Data items
— BEGIN —
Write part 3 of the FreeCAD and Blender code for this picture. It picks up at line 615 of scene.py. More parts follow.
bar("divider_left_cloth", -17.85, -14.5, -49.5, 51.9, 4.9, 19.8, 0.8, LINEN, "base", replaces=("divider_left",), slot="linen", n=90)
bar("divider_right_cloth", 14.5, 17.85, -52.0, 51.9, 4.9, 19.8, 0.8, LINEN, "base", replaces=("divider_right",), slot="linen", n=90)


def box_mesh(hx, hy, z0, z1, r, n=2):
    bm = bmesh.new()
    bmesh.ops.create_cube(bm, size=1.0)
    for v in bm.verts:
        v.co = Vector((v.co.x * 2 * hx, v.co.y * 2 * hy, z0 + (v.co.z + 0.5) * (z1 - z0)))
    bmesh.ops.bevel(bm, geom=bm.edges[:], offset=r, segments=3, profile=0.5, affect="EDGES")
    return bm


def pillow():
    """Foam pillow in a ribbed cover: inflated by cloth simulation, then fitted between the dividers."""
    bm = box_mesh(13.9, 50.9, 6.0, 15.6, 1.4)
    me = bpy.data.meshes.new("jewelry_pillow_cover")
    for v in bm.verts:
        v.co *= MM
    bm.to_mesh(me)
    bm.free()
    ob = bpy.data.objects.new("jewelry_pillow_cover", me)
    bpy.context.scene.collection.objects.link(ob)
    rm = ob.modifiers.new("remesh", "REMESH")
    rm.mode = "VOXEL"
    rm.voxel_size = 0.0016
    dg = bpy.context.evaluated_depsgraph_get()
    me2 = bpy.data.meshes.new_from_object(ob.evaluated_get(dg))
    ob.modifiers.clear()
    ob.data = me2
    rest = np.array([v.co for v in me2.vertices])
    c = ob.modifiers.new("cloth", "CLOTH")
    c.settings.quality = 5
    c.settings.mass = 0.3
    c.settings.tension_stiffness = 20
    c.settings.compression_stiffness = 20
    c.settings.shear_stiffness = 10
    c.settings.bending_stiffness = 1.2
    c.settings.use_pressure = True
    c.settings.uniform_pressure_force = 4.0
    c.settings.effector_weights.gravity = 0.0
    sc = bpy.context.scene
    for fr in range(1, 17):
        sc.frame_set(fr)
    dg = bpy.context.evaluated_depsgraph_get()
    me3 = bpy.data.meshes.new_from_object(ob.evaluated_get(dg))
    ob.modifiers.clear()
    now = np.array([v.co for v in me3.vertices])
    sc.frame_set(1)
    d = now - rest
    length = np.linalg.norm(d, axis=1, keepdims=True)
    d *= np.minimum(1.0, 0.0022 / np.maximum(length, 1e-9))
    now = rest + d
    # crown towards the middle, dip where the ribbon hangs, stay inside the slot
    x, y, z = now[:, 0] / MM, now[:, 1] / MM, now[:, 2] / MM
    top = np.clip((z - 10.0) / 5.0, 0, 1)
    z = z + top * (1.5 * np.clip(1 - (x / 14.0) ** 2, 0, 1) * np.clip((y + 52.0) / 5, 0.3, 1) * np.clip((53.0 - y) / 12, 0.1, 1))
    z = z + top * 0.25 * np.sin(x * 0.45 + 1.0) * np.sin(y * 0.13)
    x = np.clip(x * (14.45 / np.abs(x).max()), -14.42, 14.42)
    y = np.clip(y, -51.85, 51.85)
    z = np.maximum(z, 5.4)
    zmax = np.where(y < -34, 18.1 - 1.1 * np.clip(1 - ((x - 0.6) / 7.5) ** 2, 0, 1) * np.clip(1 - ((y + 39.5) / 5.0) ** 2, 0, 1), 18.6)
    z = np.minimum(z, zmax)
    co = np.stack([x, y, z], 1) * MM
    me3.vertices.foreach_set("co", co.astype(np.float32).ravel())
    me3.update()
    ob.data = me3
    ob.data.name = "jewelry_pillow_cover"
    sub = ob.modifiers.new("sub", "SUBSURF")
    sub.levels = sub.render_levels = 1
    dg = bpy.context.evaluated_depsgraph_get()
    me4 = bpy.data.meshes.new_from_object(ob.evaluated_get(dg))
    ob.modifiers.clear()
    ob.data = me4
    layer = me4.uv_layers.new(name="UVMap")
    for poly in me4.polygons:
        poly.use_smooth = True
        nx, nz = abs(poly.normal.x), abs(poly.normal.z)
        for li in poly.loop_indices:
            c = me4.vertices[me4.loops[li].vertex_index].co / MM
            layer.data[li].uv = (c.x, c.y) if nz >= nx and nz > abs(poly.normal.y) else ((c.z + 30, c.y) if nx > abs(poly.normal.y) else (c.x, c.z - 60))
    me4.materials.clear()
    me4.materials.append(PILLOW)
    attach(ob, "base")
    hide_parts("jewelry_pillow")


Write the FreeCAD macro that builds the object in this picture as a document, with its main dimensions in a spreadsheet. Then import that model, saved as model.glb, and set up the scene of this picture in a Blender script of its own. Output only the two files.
— END —
Work to be completed
All of the data needs to be reproduced exactly, with no line missing.

Task response
Write part 3 of the FreeCAD and Blender code for this picture. It picks up at line 615 of scene.py. More parts follow.
bar("divider_left_cloth", -17.85, -14.5, -49.5, 51.9, 4.9, 19.8, 0.8, LINEN, "base", replaces=("divider_left",), slot="linen", n=90)
bar("divider_right_cloth", 14.5, 17.85, -52.0, 51.9, 4.9, 19.8, 0.8, LINEN, "base", replaces=("divider_right",), slot="linen", n=90)


def box_mesh(hx, hy, z0, z1, r, n=2):
    bm = bmesh.new()
    bmesh.ops.create_cube(bm, size=1.0)
    for v in bm.verts:
        v.co = Vector((v.co.x * 2 * hx, v.co.y * 2 * hy, z0 + (v.co.z + 0.5) * (z1 - z0)))
    bmesh.ops.bevel(bm, geom=bm.edges[:], offset=r, segments=3, profile=0.5, affect="EDGES")
    return bm


def pillow():
    """Foam pillow in a ribbed cover: inflated by cloth simulation, then fitted between the dividers."""
    bm = box_mesh(13.9, 50.9, 6.0, 15.6, 1.4)
    me = bpy.data.meshes.new("jewelry_pillow_cover")
    for v in bm.verts:
        v.co *= MM
    bm.to_mesh(me)
    bm.free()
    ob = bpy.data.objects.new("jewelry_pillow_cover", me)
    bpy.context.scene.collection.objects.link(ob)
    rm = ob.modifiers.new("remesh", "REMESH")
    rm.mode = "VOXEL"
    rm.voxel_size = 0.0016
    dg = bpy.context.evaluated_depsgraph_get()
    me2 = bpy.data.meshes.new_from_object(ob.evaluated_get(dg))
    ob.modifiers.clear()
    ob.data = me2
    rest = np.array([v.co for v in me2.vertices])
    c = ob.modifiers.new("cloth", "CLOTH")
    c.settings.quality = 5
    c.settings.mass = 0.3
    c.settings.tension_stiffness = 20
    c.settings.compression_stiffness = 20
    c.settings.shear_stiffness = 10
    c.settings.bending_stiffness = 1.2
    c.settings.use_pressure = True
    c.settings.uniform_pressure_force = 4.0
    c.settings.effector_weights.gravity = 0.0
    sc = bpy.context.scene
    for fr in range(1, 17):
        sc.frame_set(fr)
    dg = bpy.context.evaluated_depsgraph_get()
    me3 = bpy.data.meshes.new_from_object(ob.evaluated_get(dg))
    ob.modifiers.clear()
    now = np.array([v.co for v in me3.vertices])
    sc.frame_set(1)
    d = now - rest
    length = np.linalg.norm(d, axis=1, keepdims=True)
    d *= np.minimum(1.0, 0.0022 / np.maximum(length, 1e-9))
    now = rest + d
    # crown towards the middle, dip where the ribbon hangs, stay inside the slot
    x, y, z = now[:, 0] / MM, now[:, 1] / MM, now[:, 2] / MM
    top = np.clip((z - 10.0) / 5.0, 0, 1)
    z = z + top * (1.5 * np.clip(1 - (x / 14.0) ** 2, 0, 1) * np.clip((y + 52.0) / 5, 0.3, 1) * np.clip((53.0 - y) / 12, 0.1, 1))
    z = z + top * 0.25 * np.sin(x * 0.45 + 1.0) * np.sin(y * 0.13)
    x = np.clip(x * (14.45 / np.abs(x).max()), -14.42, 14.42)
    y = np.clip(y, -51.85, 51.85)
    z = np.maximum(z, 5.4)
    zmax = np.where(y < -34, 18.1 - 1.1 * np.clip(1 - ((x - 0.6) / 7.5) ** 2, 0, 1) * np.clip(1 - ((y + 39.5) / 5.0) ** 2, 0, 1), 18.6)
    z = np.minimum(z, zmax)
    co = np.stack([x, y, z], 1) * MM
    me3.vertices.foreach_set("co", co.astype(np.float32).ravel())
    me3.update()
    ob.data = me3
    ob.data.name = "jewelry_pillow_cover"
    sub = ob.modifiers.new("sub", "SUBSURF")
    sub.levels = sub.render_levels = 1
    dg = bpy.context.evaluated_depsgraph_get()
    me4 = bpy.data.meshes.new_from_object(ob.evaluated_get(dg))
    ob.modifiers.clear()
    ob.data = me4
    layer = me4.uv_layers.new(name="UVMap")
    for poly in me4.polygons:
        poly.use_smooth = True
        nx, nz = abs(poly.normal.x), abs(poly.normal.z)
        for li in poly.loop_indices:
            c = me4.vertices[me4.loops[li].vertex_index].co / MM
            layer.data[li].uv = (c.x, c.y) if nz >= nx and nz > abs(poly.normal.y) else ((c.z + 30, c.y) if nx > abs(poly.normal.y) else (c.x, c.z - 60))
    me4.materials.clear()
    me4.materials.append(PILLOW)
    attach(ob, "base")
    hide_parts("jewelry_pillow")


Write the FreeCAD macro that builds the object in this picture as a document, with its main dimensions in a spreadsheet. Then import that model, saved as model.glb, and set up the scene of this picture in a Blender script of its own. Output only the two files.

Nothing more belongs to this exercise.